Su mujer quedó en Ucrania, a cargo de la ferretería. Allá también viven sus dos hijos, un varón de treinta y una mujer de veinticuatro.
–¿Volvería?
–Es una pregunta difícil –dice Tsukanof. El quisiera quedarse, pero no se siente seguro: en febrero, estando en Buenos Aires, un desconocido le disparó por la espalda. Está convencido de que fue un ruso. “No me robaron, no tengo líos de mujer, no tengo enemigos.” Tsukanof cambió de dirección, cortó sus relaciones con la diáspora rusa.
–¿Le parece posible que vengan hasta acá sólo a buscarlo?

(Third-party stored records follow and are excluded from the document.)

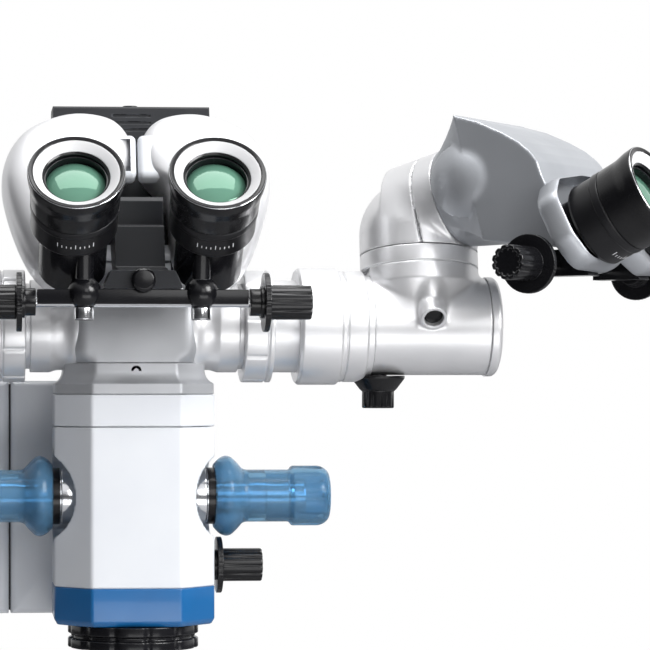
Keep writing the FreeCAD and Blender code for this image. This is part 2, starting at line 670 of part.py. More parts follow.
def elbow_body():
    """Elbow casting: a lying cylinder that flows into the upright branch, with an index boss."""
    lying = along_x(Part.makeCylinder(ELBOW_R, ELBOW_LENGTH), 1, ELBOW_START, 0, PORT_Z)
    flare = turned([(0, 0), (ELBOW_R - 1, 0), (ELBOW_R + 1.6, 6), (BRANCH_R - 0.6, 15), (BRANCH_R, 20),
                    (BRANCH_R, BRANCH_TOP), (BRANCH_R - 0.7, BRANCH_TOP), (BRANCH_R - 0.7, BRANCH_TOP + SEAM),
                    (BRANCH_R, BRANCH_TOP + SEAM), (BRANCH_R, BRANCH_TOP + BRANCH_RING),
                    (BEARING_R, BRANCH_TOP + BRANCH_RING),
                    (BEARING_R, BRANCH_TOP + BRANCH_RING + BEARING_LENGTH),
                    (0, BRANCH_TOP + BRANCH_RING + BEARING_LENGTH)])
    section = along_x(Part.makeCylinder(SECTION_R + GAP, ELBOW_START), 1, 0, 0, PORT_Z)
    body = lying.fuse(put(flare, branch_placement())).cut(section)
    thread = Part.makeCylinder(LOCK_STEM_R + FIT, LOCK_STEM + 1, Vector(LOCK_X, 0, LOCK_TOP))
    body = body.cut(thread)
    boss_end = Vector(BRANCH_X + 1.4, -27.0, PORT_Z + 3.0)
    boss_axis = Vector(0, -0.8, -0.6)
    rotation = Rotation(Vector(0, 0, 1), boss_axis)
    boss = Part.makeCylinder(6.0, 22, Vector(0, 0, -22))
    body = body.fuse(put(boss, Placement(boss_end, rotation)))
    rib = slab(rounded([(-5.6, -26.5), (5.6, -26.5), (5.6, -12), (-5.6, -12)], [5, 5, 1, 1]),
               PORT_Z + 4, PORT_Z + BRANCH_TOP)
    rib.translate(Vector(BRANCH_X + 1.4, 0, 0))
    body = body.fuse(rib)
    recess = Part.makeCylinder(4.4, 3, Vector(0, 0, -3))
    body = body.cut(put(recess, Placement(boss_end, rotation)))
    for point, direction in elbow_screw_places():
        seat = Part.makeCylinder(1.7 + FIT, 3, Vector(0, 0, -2.2))
        body = body.cut(put(seat, Placement(point, Rotation(Vector(0, 0, 1), direction))))
    return body


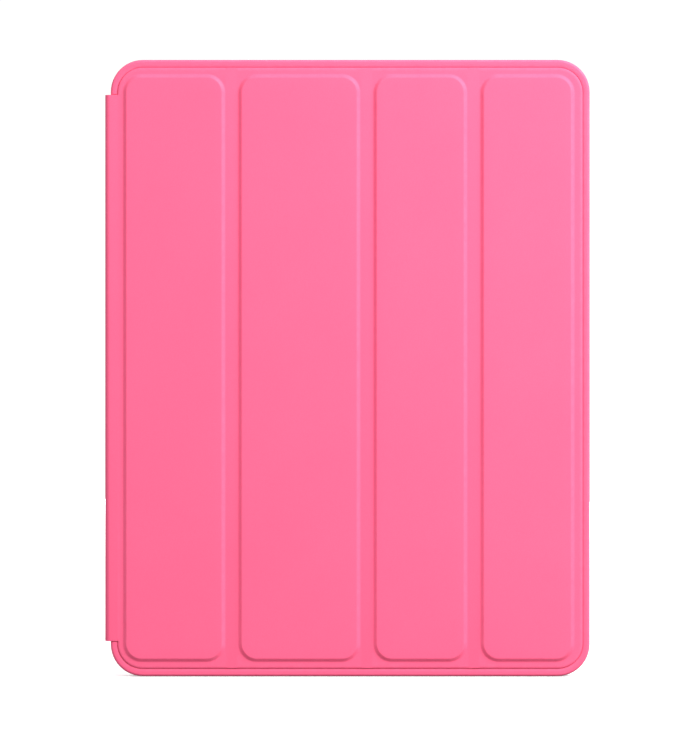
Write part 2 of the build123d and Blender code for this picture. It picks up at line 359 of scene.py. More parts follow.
def offset_path(path, thickness):
    """Pairs of a path's points and the points a thickness to its right."""
    pairs = []
    for i, (x, z) in enumerate(path):
        before, after = path[max(i - 1, 0)], path[min(i + 1, len(path) - 1)]
        run = Vector((after[0] - before[0], after[1] - before[1])).normalized()
        pairs.append(((x, z), (x + run.y * thickness, z - run.x * thickness)))
    return pairs


def boolean(made, other, operation):
    """Cut another solid out of this one, or join it on, and drop the other."""
    modifier = made.modifiers.new("boolean", "BOOLEAN")
    modifier.operation = operation
    modifier.object = other
    modifier.solver = "EXACT"
    bpy.context.view_layer.update()
    evaluated = made.evaluated_get(bpy.context.evaluated_depsgraph_get())
    mesh = bpy.data.meshes.new_from_object(evaluated)
    made.modifiers.clear()
    made.data = mesh
    bpy.data.objects.remove(other)
    clean_mesh(made)


def flatten_normals(made):
    """Keep broad faces flat where they meet rounded edges."""
    modifier = made.modifiers.new("normals", "WEIGHTED_NORMAL")
    modifier.keep_sharp = True
    modifier.weight = 80


def finish_piece(made, material, body, node):
    """Give a rigid piece its material and body, and hide the CAD node it stands for."""
    made.data.materials.clear()
    made.data.materials.append(material)
    flatten_normals(made)
    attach(made, body)
    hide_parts(node)


def finish_web(made, material):
    """Give a soft piece its material and bake its placing into its mesh."""
    made.data.materials.append(material)
    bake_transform(made)


# ---------------------------------------------------------------- material helpers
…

El checheno se inclina para agarrar su bolso; parece que se ofendió y ahora se va. Lo abre (¿tiene un arma?) y saca finalmente de adentro unos papeles. Los extiende a través del escritorio. Es una denuncia judicial donde se relata el episodio, más un certificado médico de su herida. Mete una mano por el cuello del pullover y tira de un cordel. Saca unos anteojos bifocales. Tsukanof tiene cincuenta y siete años. Se los pone para consultar un detalle.
–Volvería a luchar por mi país, pero la guerra quiere jóvenes. Yo ya estoy viejo.
En la vereda, se junta a otros trabajadores que empujan una grúa para meterla en el taller. ¿Saben ellos que él fue francotirador? ¿Y que Eugeni habla cuatro idiomas?
No. En realidad, habría que decir, aquí no acostumbran a preguntar por el pasado. Quién sabe qué historias podría contar cada uno. También los argentinos y peruanos vienen del dolor: la desocupación, de la vida en la calle, de las familias rotas. En este lugar lo mejor es mirar para adelante.
Los hombres se apoyan con todas sus fuerzas contra la grúa para darle impulso, concentrados; es una máquina pesada. Alguno grita para darse ánimo. El vehículo cruje un segundo, como resistiéndose a ser movido. Luego, las ruedas comienzan a girar suavemente sobre el asfalto.